Now on this day, he invited us into the Palm Beach Mosque (5,000 members). When we started asking about how Muslims were faring in Palm Beach, a film crew from Channel 5 came in breathlessly, wanting to put us on the 11:00 p.m. news. All of this scurrying around was because President Trump had just signed an executive order prohibiting indefinitely immigration from Syria and temporarily prohibiting immigration from seven Muslim countries. I am not sure that we were eloquent in speech, but we were at the right place at the right time. And everyone, Muslim and Christian, felt it. Trump had bonded us.
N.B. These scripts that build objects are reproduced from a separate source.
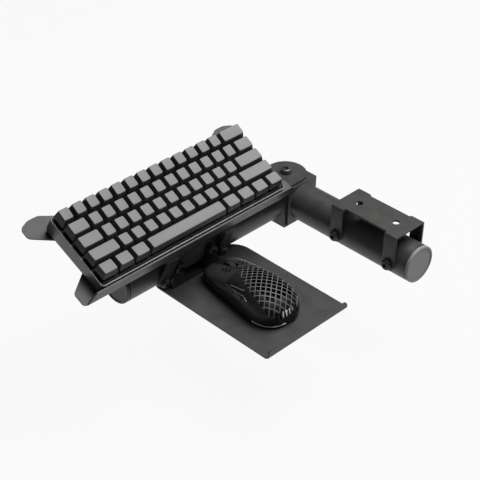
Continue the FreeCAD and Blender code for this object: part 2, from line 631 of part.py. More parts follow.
def keycap(row, w):
    half = w * pitch / 2 - key_gap / 2
    deep = pitch / 2 - key_gap / 2
    h = row_height[row]
    lean = row_lean[row]
    shift = row_shift[row]
    top_x = deep - 2.2
    top_half = half - 2.7
    out = frustum(-deep, deep, half, 1.0, 0, shift, top_x, top_half, 2.0, h, lean)
    if w < 6:
        depth = 0.55
        big_r = (top_half ** 2 + depth ** 2) / (2 * depth)
        dish = Part.makeCylinder(big_r, 40, V(-20, 0, big_r - depth), V(1, 0, 0))
        dish.rotate(V(0, 0, 0), V(0, 1, 0), lean)
        dish.translate(V(shift, 0, h))
        out = out.cut(dish)
    hollow = frustum(-deep + key_wall, deep - key_wall, half - key_wall, 0, 0, shift, top_x - 0.9, top_half - 0.9, 0,
                     h - key_roof - 0.55, lean)
    out = out.cut(hollow)
    ceiling = h - key_roof + 0.3
    post = rod(2.7, ceiling - 1.4, (0, 0, 1.4), (0, 0, 1))
    cross = box(-2.0, 2.0, -0.6, 0.6, 1.3, 4.9).fuse(box(-0.6, 0.6, -2.0, 2.0, 1.3, 4.9))
    posts = [post.cut(cross)]
    if w >= 2:
        for s in (-1, 1):
            y = s * stab_offset(w)
            posts.append(box(-2.0, 2.0, y - 1.5, y + 1.5, -2.6, ceiling))
    for p in posts:
        out = out.fuse(p)
    slider = box(-stem_w / 2, stem_w / 2, -stem_l / 2, stem_l / 2, -4.9, 1.3)
    slider = slider.fuse(box(-2.0, 2.0, -0.6, 0.6, 1.3, 4.8)).fuse(box(-0.6, 0.6, -2.0, 2.0, 1.3, 4.8)).removeSplitter()
    return out.removeSplitter(), slider


names = {(0, 13): "backspace_keycap", (1, 0): "tab_keycap", (1, 13): "backslash_keycap", (2, 0): "caps_lock_keycap",
         (2, 12): "enter_keycap", (3, 0): "left_shift_keycap", (3, 11): "right_shift_keycap", (4, 3): "space_bar"}
group_names = {0: "number_row_keycaps", 1: "upper_letter_keycaps", 2: "home_letter_keycaps", 3: "lower_letter_keycaps",
               4: "modifier_keycaps"}
made = {}
nodes = {}
for r, k, w, x, y in keys:
    if (r, w) not in made:
        made[(r, w)] = keycap(r, w)
    target = names.get((r, k), group_names[r])
    for s in made[(r, w)]:
        c = s.copy()
        c.translate(V(x, y, 0))
        nodes.setdefault(target, []).append(place_key(c))
for name, solids in nodes.items():
    save(name, solids)


# Mouse: a hull drawn through eleven cross-sections, x forward, y to the thumb side, z up from the tray
def mouse_hull(grow, end_trim):
    stations = [(66.5, 14.0, 12.5), (64, 20.0, 15.5), (56, 26.5, 20.0), (41, 29.5, 25.5), (20.5, 30.5, 32.0), (0, 31.0, 37.3),
                (-20.5, 32.5, 39.5), (-39, 32.5, 37.2), (-53.5, 28.5, 31.0), (-61.5, 21.0, 24.2), (-66, 12.0, 16.5)]
    wires = []
    for x, a, top in stations:
        px = x - end_trim * (1 if x > 60 else -1 if x < -58 else 0)
        pts = []
        for i in range(16):
            th = 2 * math.pi * i / 16
            c = math.cos(th)
            s = math.sin(th)
            ex = 2 / 2.5
            yy = (a + grow) * math.copysign(abs(c) ** ex, c)
            rise = (top - 9 + grow) if s > 0 else (13 + grow)
            zz = 9 + rise * math.copysign(abs(s) ** ex, s)
            lean = 2.0 * max(0.0, (zz - 9) / 30)
            pts.append(V(px, yy + lean, zz))
        curve = Part.BSplineCurve()
        curve.interpolate(Points=pts, Parameters=[float(i) for i in range(17)], PeriodicFlag=True)
        wires.append(Part.Wire([curve.toShape()]))
    return Part.makeLoft(wires, True, False)


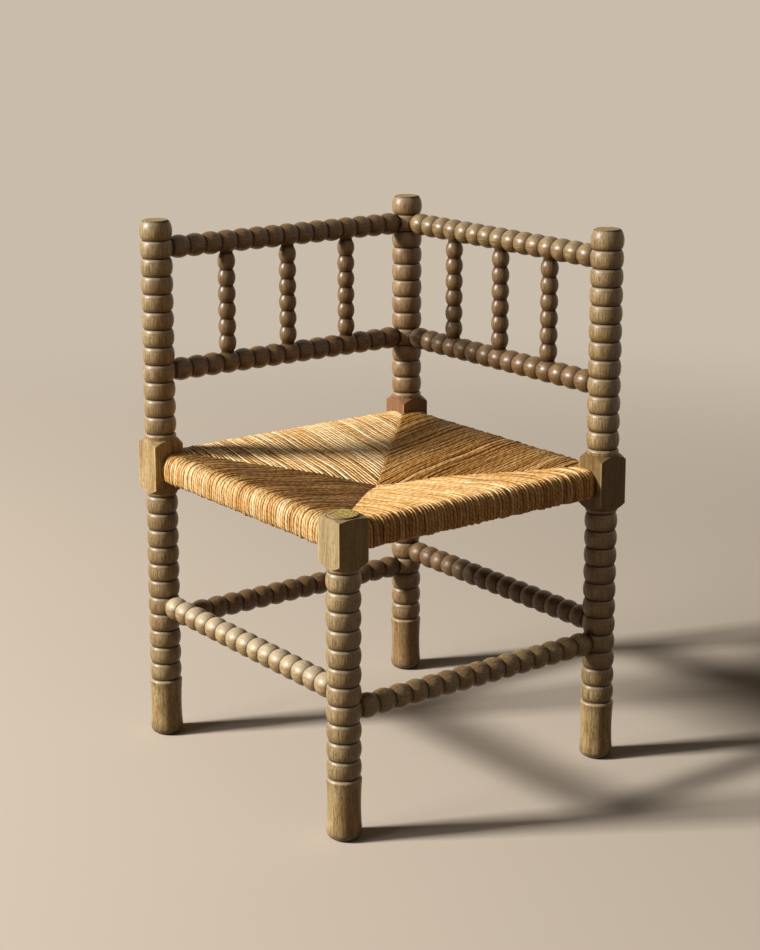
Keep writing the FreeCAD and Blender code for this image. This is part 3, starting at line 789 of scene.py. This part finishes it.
def lay_floor():
    shape = bmesh.new()
    bmesh.ops.create_circle(shape, cap_ends=True, segments=FLOOR_CORNERS, radius=FLOOR_RADIUS)
    mesh = bpy.data.meshes.new("floor")
    shape.to_mesh(mesh)
    shape.free()
    mesh.materials.append(floor_finish())
    floor = bpy.data.objects.new("floor", mesh)
    bpy.context.scene.collection.objects.link(floor)


def surround():
    """Even light from all round, and a plain pale backdrop where it is looked at."""
    world = bpy.data.worlds.new("studio")
    bpy.context.scene.world = world
    finish = Finish(world)
    sockets = {"Color": ROOM_COLOUR, "Strength": ROOM_LIGHT}
    room = finish.node("ShaderNodeBackground", {}, sockets)
    backdrop = finish.node("ShaderNodeBackground", {}, {"Color": BACKDROP})
    both = shared(finish, rays_that_look(finish), room, backdrop)
    finish.node("ShaderNodeOutputWorld", {}, {"Surface": both.outputs[0]})


def hang_lamp(name, lamp):
    light = bpy.data.lights.new(name, "AREA")
    light.shape = "RECTANGLE"
    light.size, light.size_y = lamp.size
    light.energy = lamp.watts
    light.color = lamp.colour
    holder = bpy.data.objects.new(name, light)
    bpy.context.scene.collection.objects.link(holder)
    way = Vector(lamp.aim) - Vector(lamp.place)
    turn = way.to_track_quat("-Z", "Y").to_matrix().to_4x4()
    holder.matrix_world = Matrix.Translation(lamp.place) @ turn


def stand_camera():
    """Stands the camera where the photograph was taken from, with a slight lens shift."""
    camera = bpy.data.cameras.new("camera")
    camera.sensor_width = SENSOR
    camera.lens = FOCAL_PIXELS * SENSOR / FRAME_HEIGHT_PIXELS
    camera.shift_y = LENS_SHIFT
    camera.clip_end = SIGHT_END
    holder = bpy.data.objects.new("camera", camera)
    turn = Matrix.Rotation(CAMERA_ROUND, 4, "Z") @ Matrix.Rotation(math.pi / 2 - CAMERA_DOWN, 4, "X")
    holder.matrix_world = Matrix.Translation(CAMERA_PLACE) @ turn
    bpy.context.scene.collection.objects.link(holder)
    bpy.context.scene.camera = holder


stand_camera()
dress_wood()
cord_finish = rush_cord_finish()
for number, (name, side) in enumerate(SIDES.items()):
    weave_side(name, side, number)
pack_stuffing()
surround()
lay_floor()
for name, lamp in LAMPS.items():
    hang_lamp(name, lamp)
bpy.context.scene.view_settings.view_transform = "Standard"
bpy.context.view_layer.update()
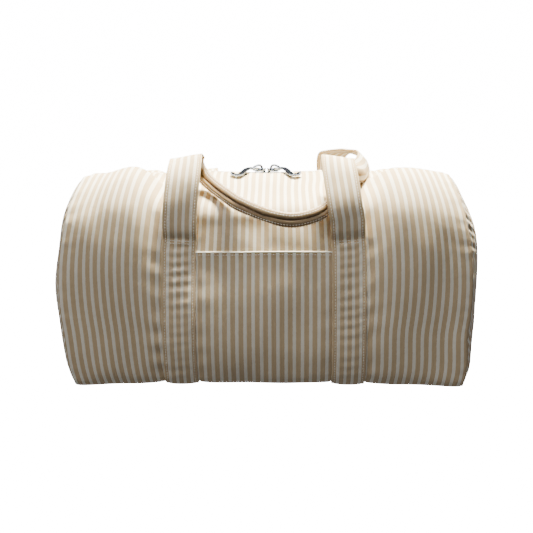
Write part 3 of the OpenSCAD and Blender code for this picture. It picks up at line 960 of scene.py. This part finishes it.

The official line out of Washington explains the ban on Muslims by saying 'We are only carrying out our 2016 campaign promises.' My explanation for being in a mosque at that time was 'that I was only carrying out the First Amendment to the United States Constitution of 1791.' In the future, someone might ask me: 'Where were you when the United States of America fired the first shot in its war on Islam?' And I will proudly answer that 'I was at a Family Fun Day in a mosque with an imam from Pikeville, Kentucky.'

The second surprise! I discovered that URI already had a Cooperation Circle in Palm Beach County. As a matter of fact, two CCs! The Abrahamic Reunion CC of Lake Worth and the Interfaith Cafe CC of Delray Beach! Here I was flying 3,000 miles to start a CC, only to find that URI was already in the area and doing quite well. We spent a colossal afternoon with our folks at the Interfaith Cafe? of Delray Beach?. Now everyone is in touch with everyone else, a new CC is organizing and all of them are getting together in two weeks.

Moral to the story: things grow when I'm not looking and... sometimes... things get connected if I look.